Just Off the Highway, Wonder!


A Blessing
Just off the highway to Rochester, Minnesota,
Twilight bounds softly forth on the grass.
And the eyes of those two Indian ponies
Darken with kindness.
They have come gladly out of the willows
To welcome my friend and me.
We step over the barbed wire into the pasture
Where they have been grazing all day, alone.
They ripple tensely, they can hardly contain their happiness
That we have come.
They bow shyly as wet swans.  They love each other.
There is no loneliness like theirs.
At home once more,
They begin munching the young tufts of spring in the darkness.
I would like to hold the slenderer one in my arms,
For she has walked over to me
And nuzzled my left hand.
She is black and white,
Her mane falls wild on her forehead,
And the light breeze moves me to caress her long ear
That is delicate as the skin over a girl’s wrist.
Suddenly I realize
That if I stepped out of my body I would break
Into blossom.

This is surely one of the most magical poems in all of American poetry.  The scene is idyllic, and the language is simple, yet richly evocative.  But most magical is the way it moves:  On a highway near Rochester, Minnesota, twilight and two Indian ponies bound toward two men who go to meet them, stepping over a barbed wire fence.  Once they are inside the fence, they are enfolded in a world that is utterly welcoming.  As the narrator moves toward the ponies and they toward him, their kinship grows deeper and deeper so that by the end of the poem the narrator feels that he has become a part of the natural world—he bends to the whim of a breeze like a tree and feels as though he might “break into blossom.”
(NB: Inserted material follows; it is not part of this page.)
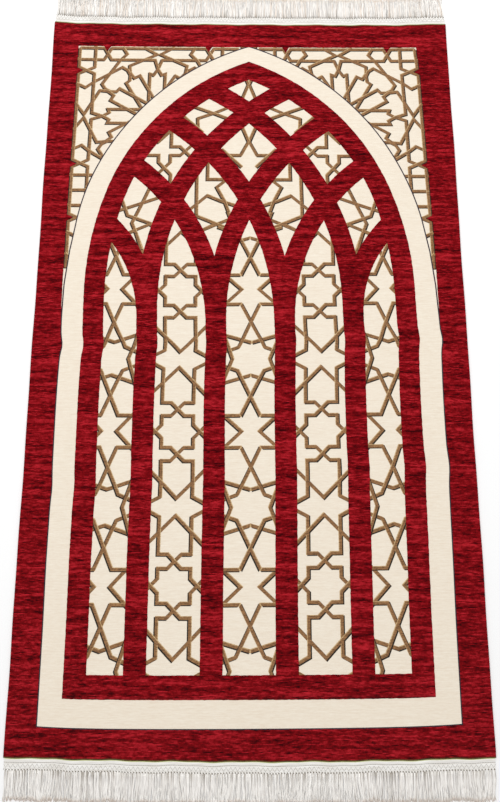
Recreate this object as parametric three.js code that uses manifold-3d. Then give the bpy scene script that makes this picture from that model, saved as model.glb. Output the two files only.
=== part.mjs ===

He feels a sense of emotion, almost a love like that a man might have for a woman as he meets the pony:  He wants to embrace her.  He caresses her.  Her skin is like that of a young girl.
                The poem is filled with words rich in positive connotation:  blessing, kindness, welcome, happiness, caress, nuzzled, delicate, softly, gladly, shyly, blossom.  What a sense of warmth and comfort these words convey.
                I hesitate to make any statement about meaning with a poem like this.  My instinct says just let it say whatever it says to each reader.  But I will say this:  there are two worlds here, the world of civilization with its highway and barbed wire fence and the natural world of the ponies and willows and tufts of spring grass.  This poem catches, as only a few poems have managed to do, the sense of oneness with the natural world that humans on rare occasions may experience.